I understand what you're all saying and what you've been saying. I have no idea if this is correlated at all but about a week before my initial post asking for help I was using my Macbook Pro on a plane it just suddenly turned itself off with no warning when it had a 95% charge on the battery. Once I was settled back home I called Apple Support and they told me that I needed to hold down something like Cmd + option + shift along those lines while the computer was booting (while plugged in via outlet). The computer booted up and the batteries started working again (showing a 95% complete charge on it) but I noticed some of my settings were sorta funky. My dock reverted back to the default apps that show up on a fresh install, my background which was a custom image reverted back to the default Mac spacey purple background image that are on all Macs. All my apps and documents and everything were still intact on the computer, I just had to change everything around to my previous settings. Also I had been using Winebottler to use an app that worked using it and after that it stopped working completely.
James McKenzie

finding or creating ~/.wine folder (Snow Leopard problem)

Post by James McKenzie »

hobbsilla wrote:
I understand what you're all saying and what you've been saying. I have no idea if this is correlated at all but about a week before my initial post asking for help I was using my Macbook Pro on a plane it just suddenly turned itself off with no warning when it had a 95% charge on the battery. Once I was settled back home I called Apple Support and they told me that I needed to hold down something like Cmd + option + shift along those lines while the computer was booting (while plugged in via outlet). The computer booted up and the batteries started working again (showing a 95% complete charge on it) but I noticed some of my settings were sorta funky. My dock reverted back to the default apps that show up on a fresh install, my background which was a custom image reverted back to the default Mac spacey purple background image that are on all Macs. All my apps and documents and everything were still intact on the computer, I just had to change everything around to my previous settings.
This should not have anything to do with your problem. However, if this
happened to me on a warrantied system, I would take it into the Genius
Bar at the local Apple store and get it checked out.
Also I had been using Winebottler to use an app that worked using it and after that it stopped working completely.
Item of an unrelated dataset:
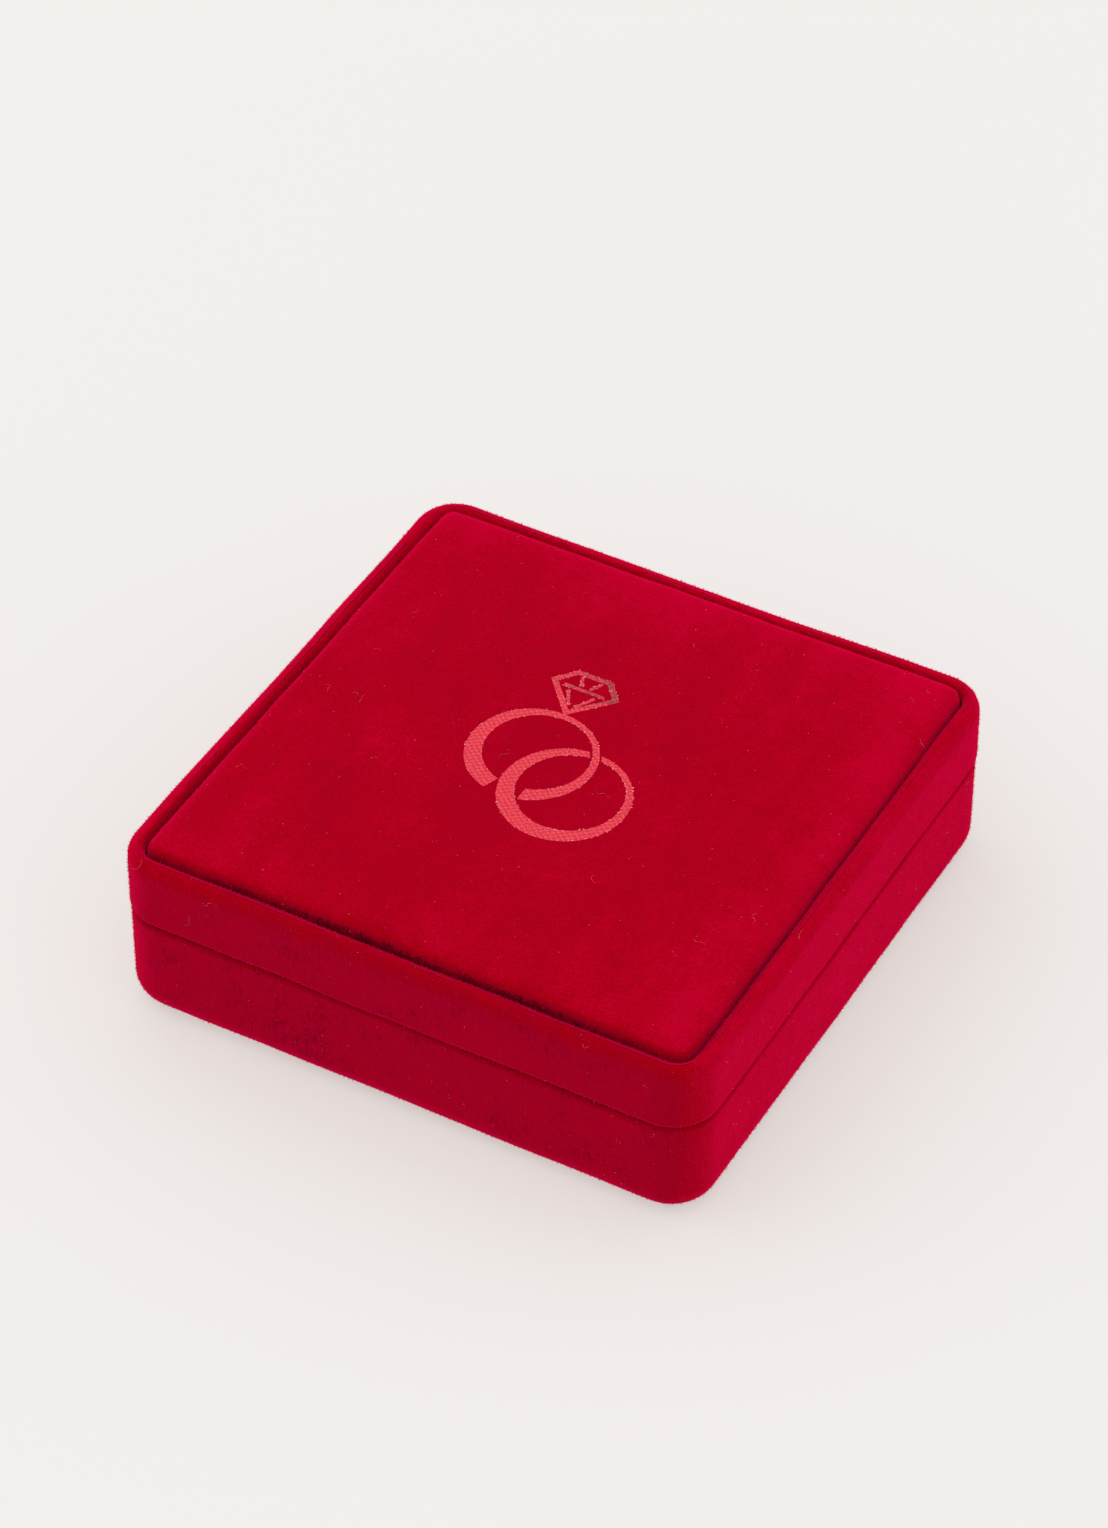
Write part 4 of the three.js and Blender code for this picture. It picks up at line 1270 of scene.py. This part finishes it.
# %% [markdown]
# ## Velvet
# Velvet looks darkest straight on, where one sees down between the fibres, and lightest at a
# glancing angle, where their sides catch light. That is the shader's sheen. Its red is
# nearly pure. Hands leave slow patches where the nap leans, and fine grain comes from tufts
# of pile.

# %% Velvet
def velvet(name, deep, even, light):
    """Tones by the attribute of painted shade and sheen plus noise: deep at -1, even at 0 and
    light at 1. From -1 to -2 the deep tone sinks to the dark of a fold that light doesn't reach,
    a painted shade."""
    finish = Finish(name)
    # the stored painted shade and sheen
    lean = finish.node("Attribute", {}, attribute_name="painted_shade_and_sheen").outputs["Fac"]
    brushed = finish.noise(6 * MM, 4.0, stretch=(1.0, 0.3, 1.0), turn=(0, 0, math.radians(28)))
    patches = finish.noise(24 * MM, 3.0)
    marks = finish.noise(2.2 * MM, 3.0)
    tufts = finish.noise(0.55 * MM, 3.0, stretch=(1.0, 1.0, 0.35))
    grain = finish.noise(0.22 * MM, 2.0)
    for noise, size in ((patches, 0.24), (brushed, 0.26), (marks, 0.2),
                        (tufts, 0.36), (grain, 0.5)):
        lean = finish.math("ADD", lean, finish.range(noise, 0.3, 0.7, -size, size))
    tone = finish.mix(finish.range(lean, -1, 0, 0, 1), deep, even)
    tone = finish.mix(finish.range(lean, 0, 1, 0, 1), tone, light)
    tone = finish.mix(finish.range(lean, -2, -1.3, 1, 0), tone, FOLD_SHADE)
    finish.surface(Base_Color=tone, Roughness=0.95, Sheen_Weight=1.0,
                   Sheen_Roughness=0.5, Sheen_Tint=PINK_SHEEN)
    finish.no_gloss()
    pile = finish.math("ADD", finish.math("MULTIPLY", tufts, 0.5),
                       finish.math("MULTIPLY", grain, 0.5))
    finish.bump(pile, 0.16 * MM, 0.8)
    return finish


PINK_SHEEN = (1.0, 0.004, 0.10, 1.0)
FOLD_SHADE = (0.06, 0.0, 0.002, 1.0)
# deep is the painted shade tone, light the painted sheen tone, even the velvet's own red
red_velvet = velvet("red velvet", (0.262, 0.0, 0.0085, 1), (0.312, 0.0, 0.0024, 1),
                    (0.43, 0.0, 0.016, 1))
lining_velvet = velvet("lining velvet", (0.25, 0.0, 0.005, 1), (0.31, 0.0, 0.006, 1),
                       (0.42, 0.0, 0.012, 1))
dress(red_velvet, base_velvet, lid_velvet, top_panel)
dress(lining_velvet, ring_pad, base_lining)

# %% [markdown]
# ## Foil
# Thin red metal foil over cloth is not a mirror: the weave's dimples show through as a
# lattice of darker dots, the edges crinkle and glint, and at a corner where the die pressed
# lightly the foil is mottled and the velvet shows through.

# %% Foil
WEAVE_PITCH = (1.2 * MM, 0.95 * MM)


def foil_finish():
    finish = Finish("red foil")
    split = finish.node("SeparateXYZ", {"Vector": finish.spot})
    across, along = (
        finish.math("SINE", finish.math("MULTIPLY", split.outputs[axis], 2 * math.pi / pitch))
        for axis, pitch in zip("XY", WEAVE_PITCH))
    dots = finish.math("MULTIPLY", across, along)
    dimples = finish.math("ADD", finish.range(dots, -1, 1, 0, 1),
                          finish.range(finish.noise(0.35 * MM, 2.0), 0.3, 0.7, -0.5, 0.5))
    tone = finish.mix(finish.range(dimples, 0.2, 1.0, 0, 1), colour(200, 36, 54),
                      colour(236, 70, 88))
    worn = finish.math("ADD", finish.noise(0.6 * MM, 3.0),
                       finish.range(split.outputs["X"], -8 * MM, -2 * MM, -0.1, 0.03))
    high_up = finish.range(split.outputs["Y"], 11.5 * MM, 16 * MM, -0.2, 0.04)
    worn = finish.range(finish.math("ADD", worn, high_up), 0.5, 0.56, 0, 1)
    finish.surface(Base_Color=finish.mix(worn, tone, colour(128, 6, 26)),
                   Metallic=finish.range(worn, 0, 1, 0.75, 0),
                   Roughness=finish.range(dimples, 0, 1, 0.3, 0.46))
    finish.bump(dimples, 0.05 * MM, 0.6)
    return finish


dress(foil_finish(), foil)


def glint_finish():
    finish = Finish("foil glint")
    # the near-white tone is a painted glint
    tone = finish.mix(finish.noise(0.7 * MM, 1.0), colour(240, 96, 112), colour(255, 214, 220))
    finish.surface(Base_Color=tone, Metallic=0.5, Roughness=0.3)
    return finish


dress(glint_finish(), glints)

# %% [markdown]
# ## Pile ends and lint
# Single pile ends catch light on their sides; their tone, lighter than the velvet's face, is
# painted sheen. Lint is paler still, a pale pink.

# %% Pile and lint
def fibre_finish(name, dark, light):
    """Two tones by a fine noise, so that neighbouring fibres differ."""
    finish = Finish(name)
    tone = finish.mix(finish.range(finish.noise(0.3 * MM, 1.0), 0.35, 0.65, 0, 1), dark, light)
    finish.surface(Base_Color=tone, Roughness=0.8, Sheen_Weight=0.4)
    finish.no_gloss()
    finish.shader.inputs["Sheen Tint"].default_value = PINK_SHEEN
    return finish


# the pile ends' lighter tones are painted sheen
dress(fibre_finish("pile ends", (0.42, 0.001, 0.016, 1), (0.72, 0.006, 0.045, 1)),
      pile_lid, pile_base)
dress(fibre_finish("pale lint", colour(246, 128, 142), colour(255, 205, 208)),
      lint_lid, lint_base, bits_lid, bits_base)

# %% [markdown]
# ## Satin, plastic, card and steel
# The lining satin is a warm white with a soft shine along its threads. The moulded shells,
# seen only where a cover ends, are dark plastic with a fine moulded texture. The cards are
# grey board with specks of fibre. The hinge is nickel-plated steel, brushed along its
# length, with fine scratches.

# %% Satin
def satin_finish():
    finish = Finish("cream satin")
    threads = finish.noise(0.12 * MM, 2.0, stretch=(1.0, 0.12, 1.0))
    shade = finish.noise(9 * MM, 2.0)
    tone = finish.mix(finish.range(shade, 0.3, 0.7, 0, 1), colour(232, 222, 208),
                      colour(243, 236, 224))
    tone = finish.mix(finish.range(threads, 0.3, 0.7, 0, 0.16), tone, colour(206, 192, 176))
    finish.surface(Base_Color=tone, Roughness=finish.range(threads, 0.3, 0.7, 0.3, 0.42),
                   Sheen_Weight=0.25, Sheen_Roughness=0.3, Anisotropic=0.5)
    finish.bump(threads, 0.02 * MM, 0.5)
    return finish


dress(satin_finish(), lid_lining, satin_pad)

# %% Plastic, card, underside
def grained(name, dark, light, size, rough, depth):
    """A matt finish: two tones mixed by noise of a size, with the same noise as its bump."""
    finish = Finish(name)
    coarse = finish.noise(size * 8, 3.0)
    fine = finish.noise(size, 3.0)
    share = finish.math("ADD", finish.range(coarse, 0.3, 0.7, 0, 0.5),
                        finish.range(fine, 0.3, 0.7, 0, 0.5))
    finish.surface(Base_Color=finish.mix(share, dark, light),
                   Roughness=finish.range(fine, 0.3, 0.7, rough - 0.08, rough + 0.08))
    finish.bump(fine, depth, 0.6)
    return finish


dress(grained("moulded plastic", colour(42, 12, 16), colour(54, 16, 21), 0.3 * MM, 0.55,
              0.02 * MM), "base_shell", "lid_shell")
dress(grained("grey card", colour(150, 144, 134), colour(176, 169, 157), 0.4 * MM, 0.85,
              0.03 * MM), "panel_board", "pad_board", "lining_board")
flock = grained("flocked card", colour(88, 6, 18), colour(112, 8, 24), 0.22 * MM, 0.9, 0.05 * MM)
flock.surface(Sheen_Weight=0.35, Sheen_Roughness=0.45)
dress(flock, underside)

# %% Plated steel
def steel_finish():
    finish = Finish("nickel plate")
    brushed = finish.noise(0.08 * MM, 3.0, stretch=(0.03, 1.0, 1.0))
    cloud = finish.noise(4 * MM, 3.0)
    finish.surface(Base_Color=finish.mix(finish.range(cloud, 0.35, 0.7, 0, 1),
                                         colour(206, 203, 196), colour(184, 179, 170)),
                   Metallic=1.0, Roughness=finish.range(brushed, 0.3, 0.7, 0.2, 0.36))
    finish.bump(brushed, 0.008 * MM, 0.5)
    return finish


steel = steel_finish()
dress(steel, *[name for name in frame["nodes"] if name.startswith("hinge_")])

# %% [markdown]
# ## Floor and light
# The box stands on a plain warm white floor in a light tent, where nearly equal light comes
# from all round. It is a little stronger from high up on the left, so the floor is faintly
# darker on the right. The floor also glows, a painted light that keeps the shade round the
# foot soft; the glow fades out where the box stands, a painted shade under its foot. The
# tent is the world's background, so the floor keeps one tone from edge to edge.

# %% Floor
FLOOR_SIZE = 3.0
FLOOR_GLOW = 0.5
CORNER_CUT = (HALF - CORNER) * (math.sqrt(2) - 1)


def make_floor():
    """A flat sheet under the box, its tone drifting slightly as paper does."""
    half = FLOOR_SIZE / 2
    corners = np.array([[-half, -half, 0], [half, -half, 0], [half, half, 0], [-half, half, 0]])
    floor = link_mesh("floor", corners, np.array([[0, 1, 2, 3]]), smooth=False)
    finish = Finish("warm paper")
    cloud = finish.noise(0.5, 2.0)
    fine = finish.noise(0.6 * MM, 3.0)
    tone = finish.mix(finish.range(cloud, 0.3, 0.7, 0, 1), colour(156, 154, 152),
                      colour(158, 156, 154))
    finish.surface(Base_Color=finish.mix(finish.range(fine, 0.3, 0.7, 0, 0.1), tone,
                                         colour(150, 147, 145)), Roughness=0.9)
    finish.no_gloss()
    split = finish.node("SeparateXYZ", {"Vector": finish.spot})
    across, along = (finish.math("ABSOLUTE", split.outputs[axis]) for axis in "XY")
    slant = finish.math("MULTIPLY", finish.math("ADD", across, along), math.sqrt(0.5))
    out = finish.math("MAXIMUM", finish.math("MAXIMUM", across, along),
                      finish.math("SUBTRACT", slant, CORNER_CUT))
    # painted light: the floor glows, fading to none under the box as a painted shade
    glow = finish.range(out, HALF - 7.5 * MM, HALF - 2.5 * MM, 0, FLOOR_GLOW)
    finish.shader.inputs["Emission Color"].default_value = (1.0, 0.972, 0.955, 1.0)
    finish.surface(Emission_Strength=glow)
    dress(finish, floor)
    return floor


make_floor()

# %% Light tent
TENT = 1.0
LAMPS = (((-0.6, -0.15, 0.75), 0.5, 3.0), ((0.7, 0.6, 0.4), 0.12, 2.0))


def light_tent():
    """Background light from direction d: even light, plus for each lamp with direction l a
    lobe of strength * max(0, d . l) ^ sharpness."""
    world = bpy.data.worlds.new("light tent")
    world.use_nodes = True
    tree = world.node_tree
    way = tree.nodes.new("ShaderNodeTexCoord").outputs["Generated"]
    total = TENT
    for direction, strength, sharpness in LAMPS:
        dot = tree.nodes.new("ShaderNodeVectorMath")
        dot.operation = "DOT_PRODUCT"
        tree.links.new(way, dot.inputs[0])
        dot.inputs[1].default_value = Vector(direction).normalized()
        lobe = dot.outputs["Value"]
        for operation, second in (("MAXIMUM", 0.0), ("POWER", sharpness),
                                  ("MULTIPLY", strength), ("ADD", total)):
            step = tree.nodes.new("ShaderNodeMath")
            step.operation = operation
            tree.links.new(lobe, step.inputs[0])
            if isinstance(second, bpy.types.NodeSocket):
                tree.links.new(second, step.inputs[1])
            else:
                step.inputs[1].default_value = second
            lobe = step.outputs[0]
        total = lobe
    background = tree.nodes["Background"]
    background.inputs["Color"].default_value = (1.0, 0.985, 0.978, 1.0)
    tree.links.new(total, background.inputs["Strength"])
    scene.world = world


light_tent()
scene.view_settings.view_transform = "Standard"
This may actually be your problem. WineBottler is BETA software and may
cause problems. I am one of the testers and have not run into this, but
I'm running on Leopard. There are differences between the two operating
systems. Snow Leopard may have added code that, under certain
circumstances, may cause a lockout of the $HOME directory. Not nice,
pretty nor fun, and it is pretty hard for an experienced UNIX system
admin to troubleshoot this.

Again, it is time for a trip to the Apple store. That's what that
warranty is for and you paid for the support. Use it.